Hay días en los que llego a la cancha pensando que será solo otro partido, otra tarde de risas y plática con amigos. Afuera, el ambiente es relajado: bromas, historias, el clásico “¿ya viste la pala nueva?” y ese ritual de calentar con charla ligera. Pero apenas cruzo la puerta y piso el césped, algo cambia. El corazón late distinto. Los nervios aparecen, aunque lleve años jugando. Es ese cosquilleo en el estómago, la mezcla de emoción y respeto por lo que está a punto de pasar.
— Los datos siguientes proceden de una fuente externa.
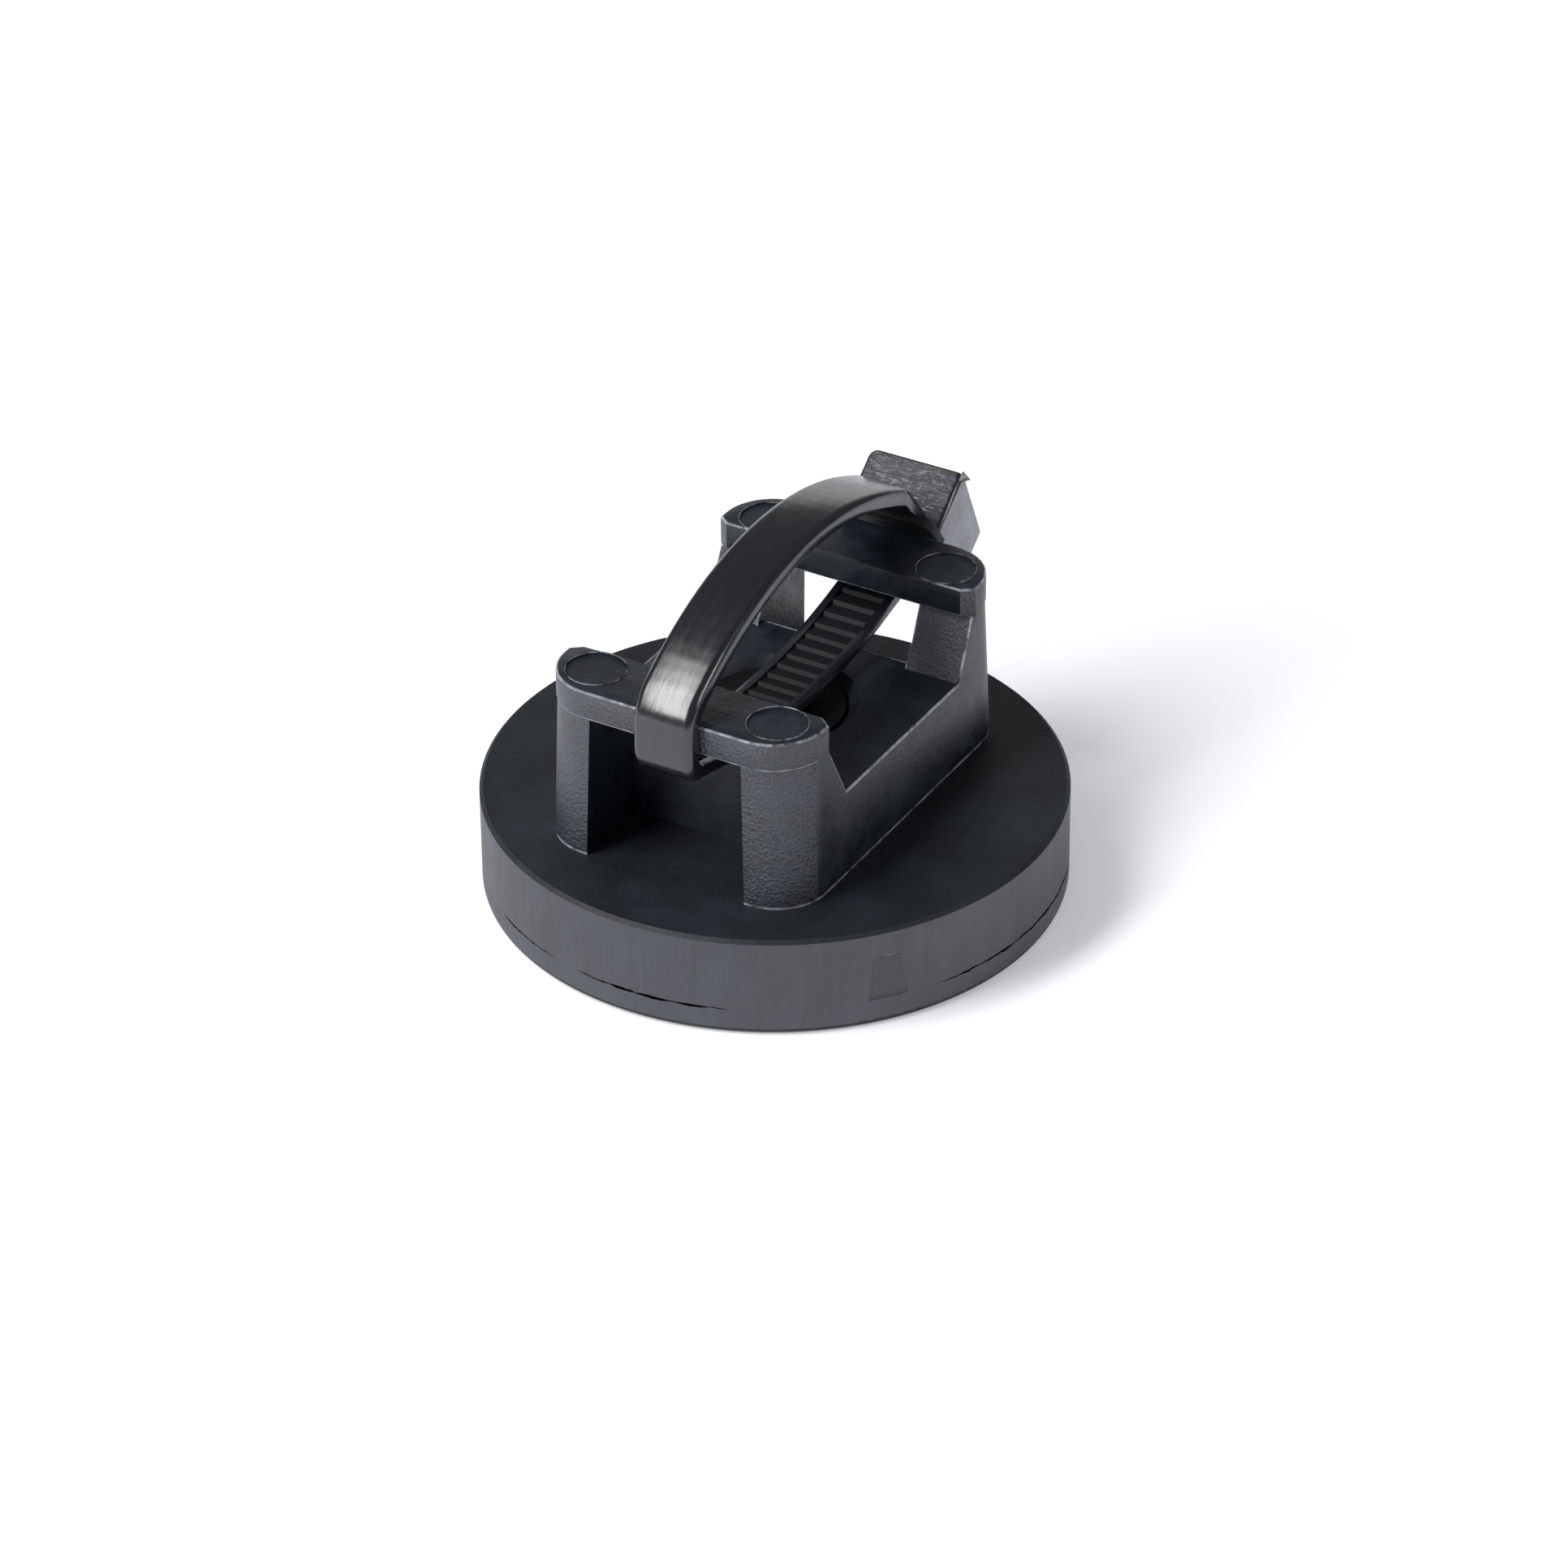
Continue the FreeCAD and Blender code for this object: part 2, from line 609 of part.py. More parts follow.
def tie_shape():
    half_thick = s.strap_thickness.value / 2
    middle_x = s.strap_offset.value
    rear_face = half_depth.value
    top = saddle_top.value

    # The head's own directions: out along the slot, and from its root face to its nose
    out = heading(s.head_tilt.value)
    to_nose = -left_of(out)
    long_way = heading(s.head_tilt.value - 90 - s.head_skew.value)
    long_side = s.head_length.value / math.cos(math.radians(s.head_skew.value))
    root_corner = yz(rear_face + s.head_standoff.value, top + s.head_rise.value)

    # Corners of the strap's route at mid thickness, from its root in the head to the cut tail
    root = root_corner + out * half_thick
    rear_corner = root - to_nose * s.root_run.value
    front_y = -(half_depth.value + s.strap_bar_gap.value + half_thick)
    front_corner = yz(front_y, top + s.front_rise.value)
    crown_corner = crossing(rear_corner, heading(180 - s.rear_slope.value),
                            front_corner, heading(s.front_slope.value))
    front_trim = s.front_shoulder_radius.value * math.tan(math.radians(90 - s.front_slope.value) / 2)
    crown_trim = (crown_corner - front_corner).Length - front_trim - s.crown_straight.value
    crown_radius = crown_trim / math.tan(math.radians(s.front_slope.value + s.rear_slope.value) / 2)
    slope = s.under_slope.value
    dip = s.under_radius.value * (1 / math.cos(math.radians(slope)) - 1)
    lowest = floor_level.value + s.strap_floor_gap.value + half_thick
    under_corner = yz(0, lowest - dip)
    bar_corner = crossing(under_corner, heading(180 - slope), front_corner, heading(-90))
    slot_middle = root_corner + to_nose * s.slot_from_root.value
    slot_corner = crossing(under_corner, heading(slope), slot_middle, out)
    slot_mouth = slot_middle - out * (s.slot_from_root.value * math.tan(math.radians(s.head_skew.value)))
    tail_end = slot_mouth + out * (s.head_depth.value + s.tail_stub.value)
    path = rounded_path(
        [root + to_nose * s.root_overlap.value, rear_corner, crown_corner, front_corner,
         bar_corner, under_corner, slot_corner, tail_end],
        [s.rear_shoulder_radius.value, crown_radius, s.front_shoulder_radius.value,
         s.bar_bend_radius.value, s.under_radius.value, s.slot_bend_radius.value])
    section = strap_section(root + to_nose * s.root_overlap.value, -to_nose)
    strap = path.makePipeShell([section], True, False)
    track_width = s.strap_width.value - 2 * s.rail_width.value
    strap = strap.cut(prism(tooth_track(path), track_width, middle_x))

    # The head is a block whose long faces lean over
    head = prism([
        root_corner,
        root_corner + out * s.head_depth.value,
        root_corner + out * s.head_depth.value + long_way * long_side,
        root_corner + long_way * long_side,
    ], s.head_width.value, middle_x)
    head = head.makeFillet(s.head_edge_radius.value, head.Edges)
    # The lip under the strap's root, as wide as the head, with its two free corners rounded
    lip_end = root_corner - to_nose * s.lip_reach.value
    lip_far = root_corner + to_nose * s.lip_tail.value
    lip = prism([
        lip_end + out * s.lip_overlap.value,
        lip_end - out * s.lip_drop.value,
        lip_far - out * s.lip_drop.value,
        lip_far + out * s.lip_overlap.value,
    ], s.head_width.value, middle_x)
    lip_depth = s.lip_drop.value + s.lip_overlap.value
    free_corners = [
        edge for edge in lip.Edges
        if near(edge.Length, lip_depth) and (edge.CenterOfMass - lip_end).dot(to_nose) < s.lip_overlap.value
    ]
    lip = lip.makeFillet(s.lip_corner_radius.value, free_corners)

    # The slot that the tail runs through
    overrun = s.head_depth.value
    nose_wall = half_thick + s.slot_back_gap.value
    root_wall = half_thick + s.pawl_room.value
    slot = prism([
        slot_mouth - out * overrun + to_nose * nose_wall,
        slot_mouth + out * 2 * overrun + to_nose * nose_wall,
        slot_mouth + out * 2 * overrun - to_nose * root_wall,
        slot_mouth - out * overrun - to_nose * root_wall,
    ], s.strap_width.value + 2 * s.slot_side_gap.value, middle_x)
    head = head.fuse(lip).cut(slot)

    # The pawl grows from the root wall and leans on the tail
    hinge = slot_middle - to_nose * root_wall
    tip_side = slot_middle - to_nose * (half_thick + s.pawl_gap.value)
    pawl = prism([
        hinge - to_nose * s.root_overlap.value / 2,
        hinge,
        tip_side + out * (s.pawl_reach.value - s.pawl_thickness.value),
        tip_side + out * s.pawl_reach.value,
        hinge + out * s.pawl_thickness.value * 1.5,
        hinge + out * s.pawl_thickness.value * 1.5 - to_nose * s.root_overlap.value / 2,
    ], s.strap_width.value - 2 * s.pawl_side_gap.value, middle_x)
    return head.fuse(pawl).fuse(strap).removeSplitter()


tie = doc.addObject("Part::Feature", "cable_tie")
tie.Shape = tie_shape()


# Check and export: one file for each piece, named by its label

pieces = [jacket, plate, *magnets, bush, saddle, screw, tie]
doc.recompute()
for item in doc.Objects:
    if "Invalid" in item.State or "Error" in item.State:
        raise RuntimeError(f"{item.Label} failed: {item.State}")
os.makedirs("parts", exist_ok=True)
for piece in pieces:
    shape = piece.Shape
    if shape.isNull() or not shape.isValid() or len(shape.Solids) != 1:
        raise RuntimeError(f"{piece.Label} is not one valid solid")
    shape.exportStep(f"parts/{piece.Label}.step")
    print(f"{piece.Label}: {shape.Volume:.1f} mm3")
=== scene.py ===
import math

import bmesh
import bpy
from mathutils import Matrix, Quaternion, Vector


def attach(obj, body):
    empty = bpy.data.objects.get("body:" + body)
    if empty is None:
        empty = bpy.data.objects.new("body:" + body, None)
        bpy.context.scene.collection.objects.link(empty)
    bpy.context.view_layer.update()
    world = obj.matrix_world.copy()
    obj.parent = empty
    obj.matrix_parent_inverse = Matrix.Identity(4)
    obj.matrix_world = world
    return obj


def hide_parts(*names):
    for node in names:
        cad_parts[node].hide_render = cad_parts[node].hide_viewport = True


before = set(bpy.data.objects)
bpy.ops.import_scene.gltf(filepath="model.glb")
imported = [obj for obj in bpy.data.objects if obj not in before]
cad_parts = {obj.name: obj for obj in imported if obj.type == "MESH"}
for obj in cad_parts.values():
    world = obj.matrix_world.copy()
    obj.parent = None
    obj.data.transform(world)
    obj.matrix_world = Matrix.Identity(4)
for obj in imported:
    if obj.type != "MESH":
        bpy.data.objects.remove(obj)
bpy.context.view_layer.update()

# Magnetic cable tie mount: a rubber coated magnet, a moulded nylon saddle and a closed cable tie.
# X runs along the cradle, -Y is the front, +Z is up. Sizes below are millimetres.

MM = 0.001

# Rubber jacket of the disc: where its wall and its seam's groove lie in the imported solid

DISC_RADIUS = 15.5
DISC_TOP = 5.73
FOOT_ROUNDING = 0.45
WALL_DEPTH = 0.15
PARTING_HEIGHT = 1.51
GROOVED_RADIUS = 15.43
CLOSED_RADIUS = 15.49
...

El pádel en México, para muchos, es sinónimo de convivencia, de comunidad. Y sí, lo es. Pero quien ha jugado en serio sabe que, en cuanto se cierra la puerta de la pista, la energía se transforma. De repente, la charla se apaga y la mirada se afila. Siento la presión en los hombros, la expectativa de cada punto. Recuerdo una frase de Belasteguín: “El pádel te exige, te reta y te transforma”. Y es verdad. Aquí dentro, no hay títulos ni jerarquías: solo rivales, compañeros y el deseo de superarse.

El primer saque siempre es el más tenso. El sonido de la bola contra el cristal, el eco de los pasos, la respiración contenida. Todo se vuelve más intenso. Cada jugada es una batalla: la explosión de un remate, la frustración de una bola que se va por milímetros, la gloria de un punto imposible. Siento la adrenalina recorrerme el cuerpo, la mente enfocada solo en la siguiente jugada. Aquí, la competencia es real. No importa si es torneo o partido entre amigos: todos queremos ganar, todos queremos dar lo mejor.

Y entonces llega ese momento en el que el cansancio te alcanza. Las piernas pesan, el sudor corre y parece que no puedes más. Pero ahí, justo ahí, es cuando el pádel te pide el extra. Das todo, aunque el cuerpo diga basta. Sientes la frustración cuando una jugada no sale, cuando el error te persigue y la cabeza se llena de dudas. Pero también está la presión, esa que te hace apretar los dientes y no rendirte. Y, de pronto, la gloria: una volea perfecta, un remate imposible, ese punto que levanta aplausos y te recuerda por qué amas este deporte. En esos segundos, todo el esfuerzo vale la pena.

Pero el pádel también enseña humildad. Hay días en los que nada sale, en los que la frustración amenaza con ganarte. Es ahí donde el deporte saca lo mejor de ti: la capacidad de levantarte, de ajustar la estrategia, de confiar en tu dupla. Como dice Bela, “el pádel es joven, pero ya nos enseña a trabajar en equipo, a crecer juntos”. Aprendes a respetar al rival, a celebrar sus puntos y a reconocer el esfuerzo ajeno.

Y cuando el partido termina, la energía vuelve a cambiar. El sudor, la respiración agitada, las manos temblorosas… y la sonrisa. Porque, gane o pierda, siempre salgo de la cancha siendo un poco mejor. Afuera, la charla regresa, las bromas vuelven y la amistad se fortalece. El pádel me ha dado grandes amigos, rivales que admiro y momentos que no se olvidan.

Por eso, para mí, el pádel no es solo convivencia. Es ese instante en que la puerta se cierra y todo se transforma: la competencia, la presión, la gloria y la frustración. Es el deporte que me reta, me une y me enseña a ser mejor, dentro y fuera de la pista. Porque al final, lo que pasa en la cancha se queda en el corazón.